In Quick Hits, bystander calls attention to a piece by Scott Horton, "The Importance of Being Judgmental", which in turn comments on an article in Democracy, "Why We Must Judge" by Roger Berkowitz.
Horton's point is actually more salient to me than Berkowitz's piece, which discusses some profound examples, but seems rather too plagued with conventional ideas for the task at hand. He first takes note of the strong beginning Berkowitz makes in discussing the Versailles media's refusal to use the word "torture". He later writes:
As Berkowitz notes, Barack Obama began his presidency with two contradictory calls. On the one hand, although he acknowledged that the U.S. government had practiced torture, he declined to hold those who did so accountable, saying we should "look forward and not back." On the other, at his inauguration he called for a "new era of responsibility," suggesting that "we are suffering a culture-wide crisis of judgment." One and a half years into the Obama presidency, all the evidence suggests that Obama is promoting the failure of accountability in government rather than taking the steps he promised to address it. As Berkowitz puts it, "While Obama worries about a rush to judgment, our real problem is that we have abdicated our right and our duty to judge at all."

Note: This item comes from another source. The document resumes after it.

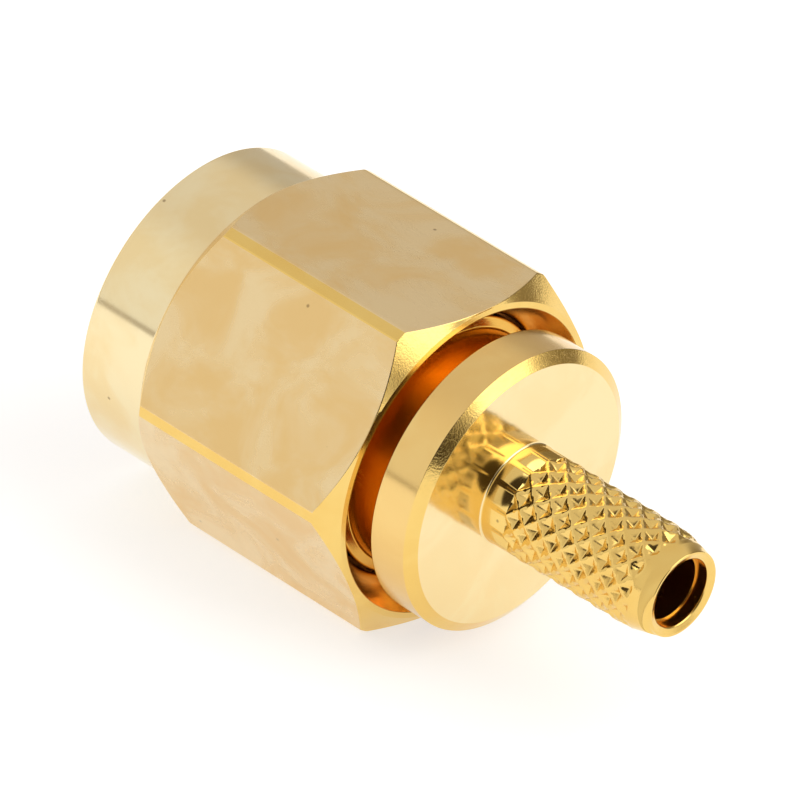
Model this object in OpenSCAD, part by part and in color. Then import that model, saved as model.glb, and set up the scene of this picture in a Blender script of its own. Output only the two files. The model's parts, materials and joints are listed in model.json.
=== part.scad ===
// Straight coaxial crimp plug with a hexagonal coupling nut.
// The origin is on the axis at the mating plane, where the outer contact sleeve ends.
// +X runs towards the cable, -X towards the mating half, +Z is square to one flat of the nut.

/* [Coupling nut] */
// Distance across the flats of the hexagon
across_flats = 8.0; // [7.8:0.1:9]
// Diameter over the turned-down corners of the hexagon
corner_d = 9.08; // [8.8:0.02:9.1]
// Diameter of the round collar in front of the hexagon
collar_d = 7.76; // [7.4:0.02:7.76]
// Reach of the nut in front of the mating plane
nut_front = 2.52; // [2.3:0.02:2.8]
// Reach of the nut behind the mating plane
nut_rear = 5.9; // [5.8:0.05:6]
// Where the front chamfer meets the middle of a flat, in front of the mating plane
hex_front = 0.49; // [0.3:0.01:0.8]
// Angle of the front chamfer, from a plane square to the axis
front_chamfer_angle = 42; // [30:1:50]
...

But, of course, two things need noting:
First, the call to "look forward and not back" was from the very beginning a call for irresponsibility, directly at ods with his call for a "new era of responsibility." The contradictions aren't new. They are just being spelled out in bigger and bigger block letters until they can be seen from the moon.
Second, it's only certain people who get a pass: The Bush torture team, not the whistleblowers. The Banksters, not the folks who got stuck with mortgages pre-designed to fail. Despite the wailing of the right to the contrary, Obama's tougher on undocumented immigrants than Bush ever was, and as David just noted, he's also helping out with high-tech off-shoring.

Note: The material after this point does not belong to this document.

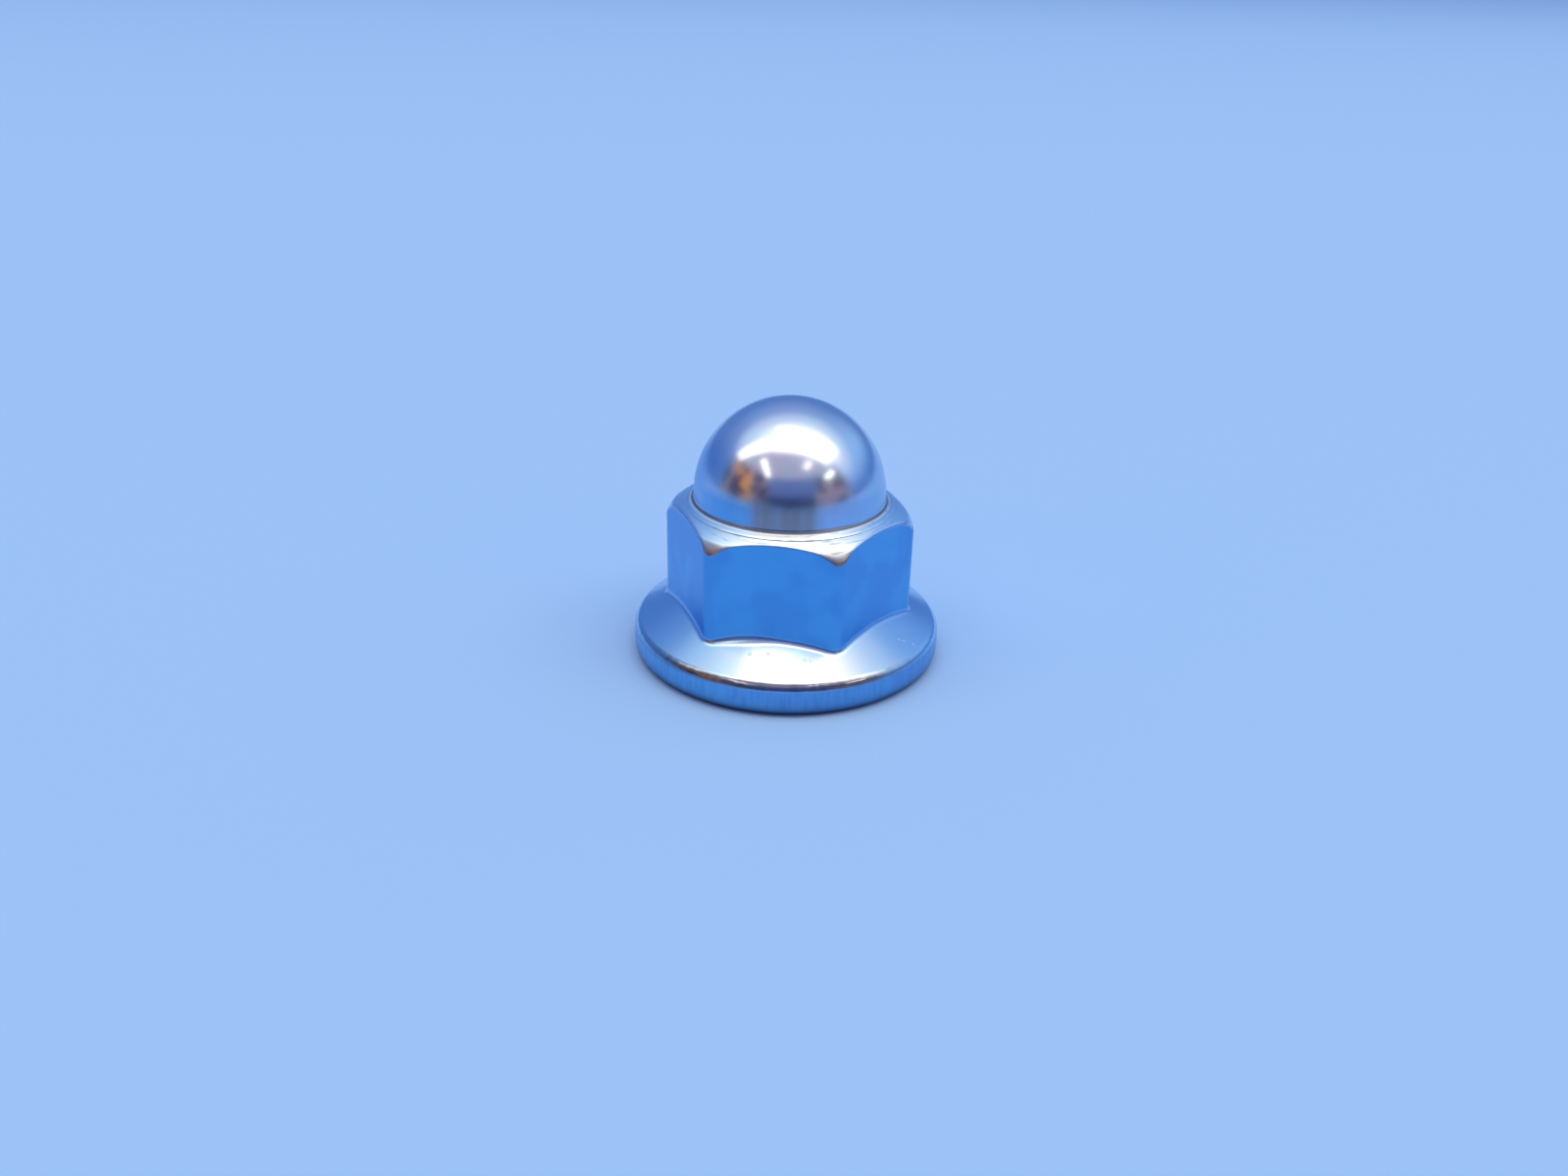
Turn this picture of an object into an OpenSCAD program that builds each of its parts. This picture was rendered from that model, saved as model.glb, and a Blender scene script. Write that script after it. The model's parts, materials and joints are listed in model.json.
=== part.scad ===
// Flanged cap nut, cold-formed in one piece from a steel slug.
// A dome closes the threaded hole, a chamfered hexagon takes the wrench,
// and a conical flange spreads the load on the seat.
// The origin is the middle of the seat, and the dome points up.

/* [Hexagon] */
// Distance across the flats
across_flats = 12; // [11.8:0.1:12.4]
// Rounding along the six upright corners
corner_round = 0.8; // [0.5:0.1:1]
// Height at which the chamfer meets the middle of each flat
flat_top_z = 8.5; // [8.3:0.1:8.7]
// Slope of the chamfer round the top of the hexagon, in degrees
chamfer_slope = 29; // [26:1:31]
// Distance from the axis at which the corners start to fall away more steeply
crease_r = 6.4; // [6.3:0.05:6.5]
// Slope of the corners just outside that crease, in degrees
corner_slope = 50; // [46:1:54]
// Radius of the curve that the corners then follow, seen in section
corner_curve = 3; // [2.6:0.1:3.6]

/* [Dome] */
// Height from the seat to the top of the dome
overall_h = 14.4; // [14.2:0.1:14.9]
// Diameter of the dome
dome_d = 10.4; // [10.2:0.1:10.5]
// Fillet round the foot of the dome
dome_fillet = 0.3; // [0.2:0.05:0.3]
// Diameter of the turned collar at the foot of the dome
collar_d = 11.4; // [11.3:0.1:11.6]
// Height of the step at the edge of the collar
collar_step = 0.06; // [0.04:0.01:0.08]
// Slope of the collar's upper face, in degrees
collar_slope = 20; // [16:1:22]

/* [Flange] */
// Diameter of the flange
flange_d = 17; // [16.5:0.1:18]
// Slope of the flange's cone, in degrees
flange_slope = 28; // [24:1:30]
// Height at which the rim starts to round over into the cone
rim_h = 1.45; // [1.2:0.05:1.6]
// Rounding at the upper edge of the rim
rim_round = 0.6; // [0.4:0.05:0.7]
// Rounding at the edge of the seat
seat_round = 0.65; // [0.4:0.05:0.8]
// Fillet where the hexagon runs into the flange
foot_fillet = 0.4; // [0.3:0.05:0.5]

/* [Threaded hole] */
// Diameter of the hole inside the M8 thread
bore_d = 6.7; // [6.65:0.05:6.9]
// Height at which the straight wall of the hole ends
bore_top_z = 10.3; // [9:0.1:10.7]
// Angle of the drill point that closes the hole, in degrees
drill_angle = 118; // [90:1:130]
// Diameter of the countersunk mouth of the hole
mouth_d = 8.6; // [8.2:0.1:9]

/* [Hidden] */
$fn = 96;

zinc_plate = [0.78, 0.83, 0.9];
sides = 6;
turn = 360 / sides;
overlap = 0.3;

apothem = across_flats / 2;
corner_pivot_r = (apothem - corner_round) / cos(turn / 2);
half_flat = (apothem - corner_round) * tan(turn / 2);

dome_r = dome_d / 2;
dome_z = overall_h - dome_r;
collar_r = collar_d / 2;
flange_r = flange_d / 2;
bore_r = bore_d / 2;
mouth_r = mouth_d / 2;

// Centres of the roundings in half section, as [distance from the axis, height]
rim_centre = [flange_r - rim_round, rim_h];
rim_tangent = rim_centre + polar(rim_round, 90 - flange_slope);
seat_centre = [flange_r - seat_round, seat_round];
corner_centre = [crease_r, chamfer_z(crease_r)] - polar(corner_curve, 90 - corner_slope);
dome_fillet_centre = [
    dome_r + dome_fillet,
    collar_z(dome_r + dome_fillet) + dome_fillet / cos(collar_slope)
];

// The foot fillet is swept round the hexagon in steps. Its arc is set into the metal by
// a hair and runs on past both ends, so that it crosses the two faces it blends.
corner_steps = 6;
flat_steps = 10;
arc_steps = 8;
fillet_bite = 0.005;
fillet_overrun = 20;

function polar(radius, angle) = radius * [cos(angle), sin(angle)];
function chamfer_z(r) = flat_top_z + (apothem - r) * tan(chamfer_slope);
function collar_z(r) = chamfer_z(collar_r) + collar_step + (collar_r - r) * tan(collar_slope);
function flange_z(r) = rim_tangent[1] + (rim_tangent[0] - r) * tan(flange_slope);
function corner_pivot(k) = polar(corner_pivot_r, turn * k);

// The hexagon's outline once round, as [point, direction the face looks in] pairs
function corner_stations(k) = [
    for (i = [0:corner_steps])
        let (facing = turn * (k - 0.5 + i / corner_steps))
            [corner_pivot(k) + polar(corner_round, facing), facing]
];
function flat_stations(k) = [
    for (i = [1:flat_steps - 1])
        let (facing = turn * (k + 0.5), along = half_flat * (2 * i / flat_steps - 1))
            [polar(apothem, facing) + polar(along, facing + 90), facing]
];
function hexagon_stations() = [
    for (k = [0:sides - 1])
        each concat(corner_stations(k), flat_stations(k))
];

// Section of the foot fillet at a station, square to the face there: the concave arc
// from the upright face down to the cone, closed by points that lie inside the metal.
// The cone looks less steep where the face isn't square to the line from the axis.
function fillet_section(point, facing) =
    let (
        reach = point + polar(foot_fillet, facing),
        lean = atan(tan(flange_slope) * (reach * polar(1, facing)) / norm(reach)),
        centre = [foot_fillet, flange_z(norm(reach)) + foot_fillet / cos(lean)],
        first = 180 - fillet_overrun,
        last = 270 - lean + fillet_overrun,
        arc = [
            for (i = [0:arc_steps])
                centre + polar(foot_fillet + fillet_bite, first + (last - first) * i / arc_steps)
        ],
        floor_z = arc[arc_steps][1] - overlap
    )
    concat(arc, [[arc[arc_steps][0], floor_z], [-overlap, floor_z], [-overlap, arc[0][1]]]);

module foot_fillet() {
    stations = hexagon_stations();
    rings = len(stations);
    loop = arc_steps + 4;
    points = [
        for (station = stations, p = fillet_section(station[0], station[1]))
            let (place = station[0] + polar(p[0], station[1]))
                [place[0], place[1], p[1]]
    ];
    faces = [
        for (i = [0:rings - 1], j = [0:loop - 1])
            let (
                a = i * loop + j,
                b = i * loop + (j + 1) % loop,
                c = ((i + 1) % rings) * loop + (j + 1) % loop,
                d = ((i + 1) % rings) * loop + j
            )
            each [[a, b, c], [a, c, d]]
    ];
    polyhedron(points, faces);
}

module flange() {
    rotate_extrude() {
        polygon([
            [0, 0],
            [seat_centre[0], 0],
            seat_centre,
            [flange_r, seat_centre[1]],
            [flange_r, rim_h],
            rim_centre,
            rim_tangent,
            [0, flange_z(0)]
        ]);
        translate(seat_centre)
            circle(r = seat_round);
        translate(rim_centre)
            circle(r = rim_round);
    }
}

module hexagon_outline() {
    polygon([
        for (k = [0:sides - 1], side = [-0.5, 0.5])
            corner_pivot(k) + polar(corner_round, turn * (k + side))
    ]);
    for (k = [0:sides - 1])
        translate(corner_pivot(k))
            circle(r = corner_round);
}

// Half section of the turned form that trims the top of the hexagon: a cone as far as
// the crease, and outside it the curve that the corners follow
module trim_section() {
    intersection() {
        polygon([[0, 0], [flange_r, 0], [flange_r, chamfer_z(flange_r)], [0, chamfer_z(0)]]);
        union() {
            square([(collar_r + crease_r) / 2, overall_h]);
            square([corner_centre[0] + corner_curve, corner_centre[1]]);
            translate(corner_centre)
                circle(r = corner_curve);
        }
    }
}

module hexagon() {
    intersection() {
        linear_extrude(overall_h)
            hexagon_outline();
        rotate_extrude()
            trim_section();
    }
}

module dome() {
    translate([0, 0, dome_z])
        sphere(r = dome_r);
    rotate_extrude() {
        square([dome_r, dome_z]);
        polygon([
            [0, dome_z - dome_r],
            [collar_r, dome_z - dome_r],
            [collar_r, collar_z(collar_r)],
            [0, collar_z(0)]
        ]);
        difference() {
            polygon([
                [dome_r - overlap, dome_fillet_centre[1]],
                dome_fillet_centre,
                dome_fillet_centre - polar(dome_fillet, 90 - collar_slope),
                [dome_r - overlap, collar_z(dome_r)]
            ]);
            translate(dome_fillet_centre)
                circle(r = dome_fillet);
        }
    }
}

module threaded_hole() {
    translate([0, 0, -overlap])
        cylinder(r = bore_r, h = bore_top_z + overlap);
    translate([0, 0, bore_top_z])
        cylinder(r1 = bore_r, r2 = 0, h = bore_r / tan(drill_angle / 2));
    translate([0, 0, -overlap])
        cylinder(r1 = mouth_r + overlap, r2 = 0, h = mouth_r + overlap);
}

module cap_nut() {
    color(zinc_plate)
        difference() {
            union() {
                flange();
                foot_fillet();
                hexagon();
                dome();
            }
            threaded_hole();
        }
}

cap_nut();
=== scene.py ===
"""A flanged cap nut, M8, cold-formed in one piece from a steel slug and bright zinc plated."""

import json
import math

import bmesh
import bpy
import numpy as np
from mathutils import Matrix, Vector


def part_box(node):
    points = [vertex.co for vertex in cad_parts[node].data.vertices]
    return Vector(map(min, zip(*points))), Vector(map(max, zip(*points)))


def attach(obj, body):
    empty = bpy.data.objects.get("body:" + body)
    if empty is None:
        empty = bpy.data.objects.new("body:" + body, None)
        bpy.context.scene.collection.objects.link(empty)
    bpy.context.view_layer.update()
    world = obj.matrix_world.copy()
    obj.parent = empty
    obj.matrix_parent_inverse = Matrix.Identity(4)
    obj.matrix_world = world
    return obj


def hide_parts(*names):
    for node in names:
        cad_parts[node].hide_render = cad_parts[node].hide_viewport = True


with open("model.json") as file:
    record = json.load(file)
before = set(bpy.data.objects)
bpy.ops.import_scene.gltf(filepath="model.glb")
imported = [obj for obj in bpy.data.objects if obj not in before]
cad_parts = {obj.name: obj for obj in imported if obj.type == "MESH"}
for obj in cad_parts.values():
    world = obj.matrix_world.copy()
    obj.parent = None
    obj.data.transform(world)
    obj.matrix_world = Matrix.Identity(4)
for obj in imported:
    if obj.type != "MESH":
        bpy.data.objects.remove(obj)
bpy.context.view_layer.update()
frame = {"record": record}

# ---------------------------------------------------------------- sizes, in millimetres
MM = 0.001
MICROMETRE = 0.001 * MM
part_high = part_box("cap_nut")[1]
hole = next(mount for mount in frame["record"]["mounts"] if mount["kind"] == "threaded_hole")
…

There is a lack of judgment, here, all right, but it's not exactly the sort that Berkowitz or even Horton is talking about. And there's a lack of judgment, too, in those who still refuse to see what's happening right in front of their eyes.

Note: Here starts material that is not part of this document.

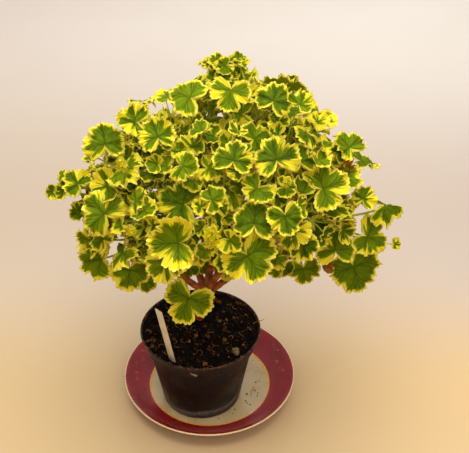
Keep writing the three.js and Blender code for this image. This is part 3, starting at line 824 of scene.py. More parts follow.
def china_finish():
    """Maroon glaze with a worn gilt line round an off-white well and a pale lip."""
    china = Finish("banded_china", 0.3, 0.4)
    centre = to_world((SAUCER["x"], SAUCER["y"], 0))
    place = china.vector("SUBTRACT", china.place, (float(centre[0]), float(centre[1]), 0.0))
    x, y, z = china.parts(place)
    radius = china.math("SQRT", china.plus(china.times(x, x), china.times(y, y)))
    cloud = china.noise(place, 45.0, 3.0)
    clouded = china.between(cloud, 0.3, 0.7)
    speck = china.noise(place, 900.0, 2.0)
    red = china.mixed(clouded, shade(126, 22, 31), shade(143, 31, 43))
    red = china.mixed(china.between(speck, 0.66, 0.74, 0.0, 0.6), red, shade(176, 104, 96))
    flecks = china.between(china.noise(place, 420.0, 3.0, 0.7), 0.56, 0.62)
    worn = china.between(china.noise(place, 55.0, 1.0), 0.54, 0.6)
    worn = china.times(worn, china.band(radius, 0.0645, 0.066, 0.0715, 0.073))
    red = china.mixed(china.times(china.times(flecks, worn), 0.5), red, shade(214, 140, 60))
    well = china.mixed(clouded, shade(176, 151, 106), shade(188, 165, 122))
    gilt = china.mixed(china.between(speck, 0.4, 0.6), shade(236, 166, 44), shade(206, 132, 34))
    wobble = china.times(china.minus(china.noise(place, 120.0), 0.5), 0.0006)
    edge = china.plus(radius, wobble)
    colour = china.mixed(china.between(edge, 0.0536, 0.0539), well, gilt)
    colour = china.mixed(china.between(edge, 0.0552, 0.0555), colour, red)
    lip = china.times(china.between(edge, 0.0764, 0.077), china.between(z, 0.0163, 0.017))
    lip = china.times(lip, china.between(speck, 0.3, 0.5, 0.55, 1.0))
    china.colour(china.mixed(lip, colour, shade(226, 196, 150)))
    china.rough(china.between(cloud, 0.3, 0.7, 0.26, 0.34))
    return china


def pot_finish():
    """Black plastic, scuffed and dusty, with dried splashes near the foot."""
    black = Finish("black_plastic", 0.5, 0.3)
    place = black.place
    dust = black.noise(place, 60.0, 5.0, 0.65)
    grit = black.noise(place, 700.0, 2.0)
    colour = black.mixed(black.between(dust, 0.4, 0.75), shade(11, 9, 16), shade(20, 16, 24))
    slope = black.vector("DOT_PRODUCT", place, (-0.09, 0, 1), output="Value")
    tide = black.minus(slope, black.times(black.noise(place, 34.0, 5.0, 0.7), 0.015))
    line = black.band(tide, 0.004, 0.0088, 0.0098, 0.0114)
    line = black.times(line, black.between(grit, 0.3, 0.65, 0.3, 1.0))
    colour = black.mixed(black.times(line, 0.75), colour, shade(128, 110, 122))
    colour = black.mixed(black.between(tide, 0.0, 0.009, 0.22, 0.0), colour, shade(62, 52, 62))
    smear = black.between(black.noise(place, 170.0, 5.0, 0.7), 0.46, 0.6)
    high = black.times(black.between(black.parts(place)[2], 0.0795, 0.0825), smear)
    black.colour(black.mixed(black.times(high, 0.8), colour, shade(112, 66, 28)))
    black.rough(black.between(dust, 0.35, 0.7, 0.38, 0.62))
    black.relief(grit, 0.12, 0.0002)
    return black


def compost_finish(name, dark, brown, bright):
    soil = Finish(name, 0.9, 0.1)
    patches = soil.noise(soil.place, 240.0, 4.0, 0.7)
    colour = soil.mixed(soil.between(patches, 0.35, 0.62), shade(*dark), shade(*brown))
    soil.colour(soil.mixed(soil.between(soil.cells(soil.place, 620.0), 0.5, 0.9), colour, shade(*bright)))
    soil.relief(soil.noise(soil.place, 1400.0, 4.0), 0.8, 0.0006)
    return soil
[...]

Perhaps the imminent death of net neutrality that Chris earlier warned us of will finally help the moongazers to see:
It would truly be a grotesque irony if the greatest phenomenon in favor of democratized, bottom-up change in history--the network neutral internet--was destroyed under the administration that has consistently sold itself as the most democratized, bottom-up, grassroots-friendly White House in history. But, we are on the brink of seeing exactly that happen.
The Obama administration's endless dithering and insatiable desire to not appear--or be--confrontational toward corporate America and other status-quo institutions is about to allow the Internet to become a top-down, corporate captured medium.
This is not to say that Horton is completely off the mark. Obama certainly uses the non-judgmental rationale that has a role in tradtional liberalism. And it's certainly worth cogitating on how that works out.
But we simply can't ignore the big picture of the Bush-Obama continuity, which is that the big boys keep on getting away with murder, while the rest of us have to pay the price and play by the rules they fixed to cover their asses.